Male students learned to normalize shaming young girls and indulged in all forms of bullying.
This aggravated my body image issues to a serious extent. It has been almost 8 years since I graduated and I am still struggling to overcome the same. Post this incident, I indulged in bulimia, exercised 4 to 5 hours a day, developed eating patterns that had some serious ramifications on my body, lost around 15 kgs of weight and developed serious health problems.
The 16-year-old me struggled with these body image issues that defined my self-worth and left me with a general sense of inadequacy, anxiety and a need for validation. The shame that manifests from online bullying felt more permanent and far more personal. It was difficult for me to understand that this behaviour constituted bullying.
My intention in writing this article is not to pinpoint certain bullies or the failure of certain school authorities. It is to address the act of bullying per se that includes both online and offline spaces and most importantly, the crucial role of teachers in ensuring a safe space for students and especially young girls to fight against discriminatory acts of blatant sexism leading to gruesome forms of violence perpetuated on women’s bodies.
Their primary role is to inculcate in students that the way a girl is dressed is never a cause to humiliate her or hold her responsible for other people’s behaviour.
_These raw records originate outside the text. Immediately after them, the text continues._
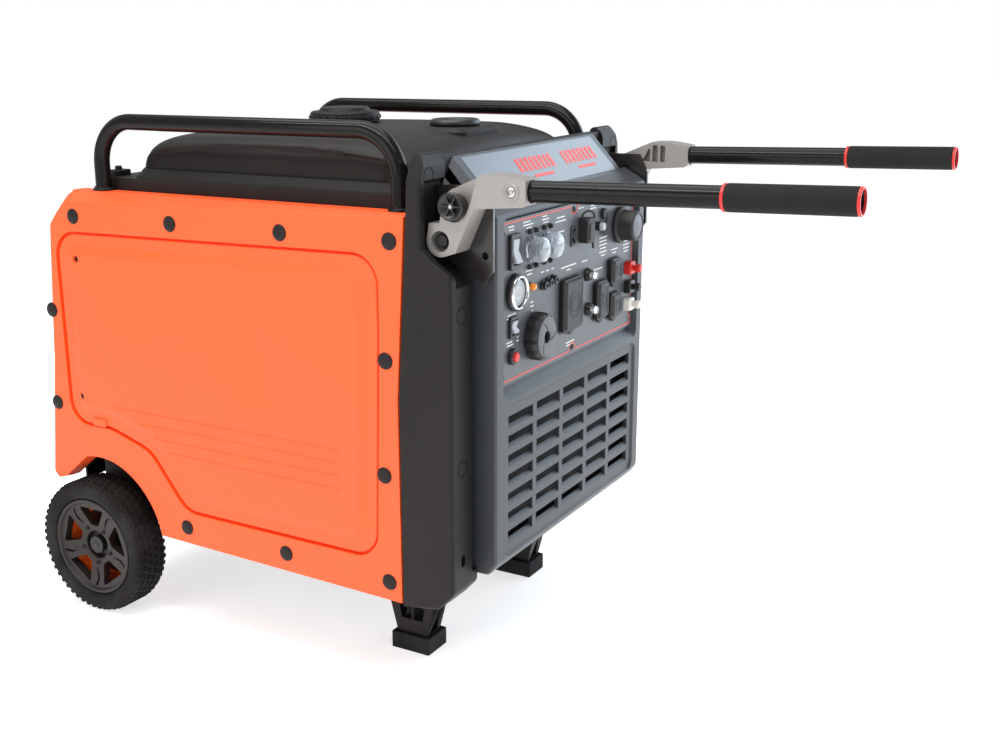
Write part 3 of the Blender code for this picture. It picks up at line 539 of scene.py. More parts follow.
def settle(obj, finish, body, stands_for):
    """Finish, shading and body for a piece whose mesh is in metres."""
    material, slot = FINISH[finish]
    obj.data.materials.clear()
    obj.data.materials.append(material)
    obj.data.shade_smooth()
    obj.data.set_sharp_from_angle(angle=radians(50))
    obj.modifiers.new("flats", "WEIGHTED_NORMAL").keep_sharp = True
    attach(obj, body)
    if stands_for:
        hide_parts(*stands_for)
    return obj


def piece(name, shape, finish, body="chassis", stands_for=()):
    """A finished piece from a bmesh in millimetres."""
    bmesh.ops.scale(shape, vec=(MM, MM, MM), verts=shape.verts)
    mesh = bpy.data.meshes.new(name)
    shape.to_mesh(mesh)
    shape.free()
    obj = bpy.data.objects.new(name, mesh)
    bpy.context.scene.collection.objects.link(obj)
    return settle(obj, finish, body, stands_for)


def refined(node, finish, bevel=1.0, segments=2, body="chassis", **more):
    """A CAD node with its edges rounded, in place of the node."""
    shape = worked(cad_copy(node), bevel=bevel, segments=segments, **more)
    return piece(f"{node}_finished", shape, finish, body, [node])


def painted_node(node, finish):
    """A CAD node whose shape is right as it is keeps it and takes a finish."""
    obj = frame["nodes"][node]
    obj.data.materials.clear()
    obj.data.materials.append(FINISH[finish][0])

print("finishes ready", len(FINISH))

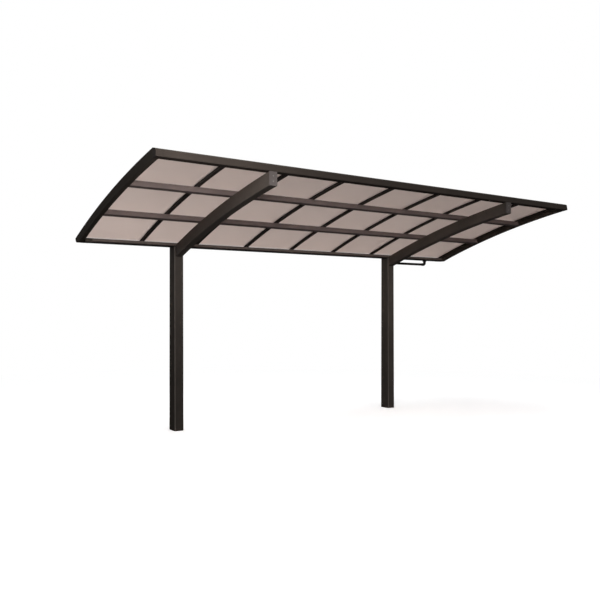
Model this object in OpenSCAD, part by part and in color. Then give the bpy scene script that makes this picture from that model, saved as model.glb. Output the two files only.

The system of upholding the morality of girl students reflected in their modesty, covered bodies and obedient minds in the name of disciplining the students in ways that were never equitably enforced and the burden of the same often fell on girl students.
Why can’t we ensure that all students are encouraged to dress comfortably in their uniform and engage in the educational environment without fear of irrelevant disciplining or body shaming? Lastly, one cannot tell at what point in time did male gaze enrol in our schools and began enforcing power dynamics. I, however, do know that it’s well past time for an immediate change – a shift of responsibility from girls to boys to teachers to school authorities and most importantly, to the system that legitimizes the perpetuation of such discrimination.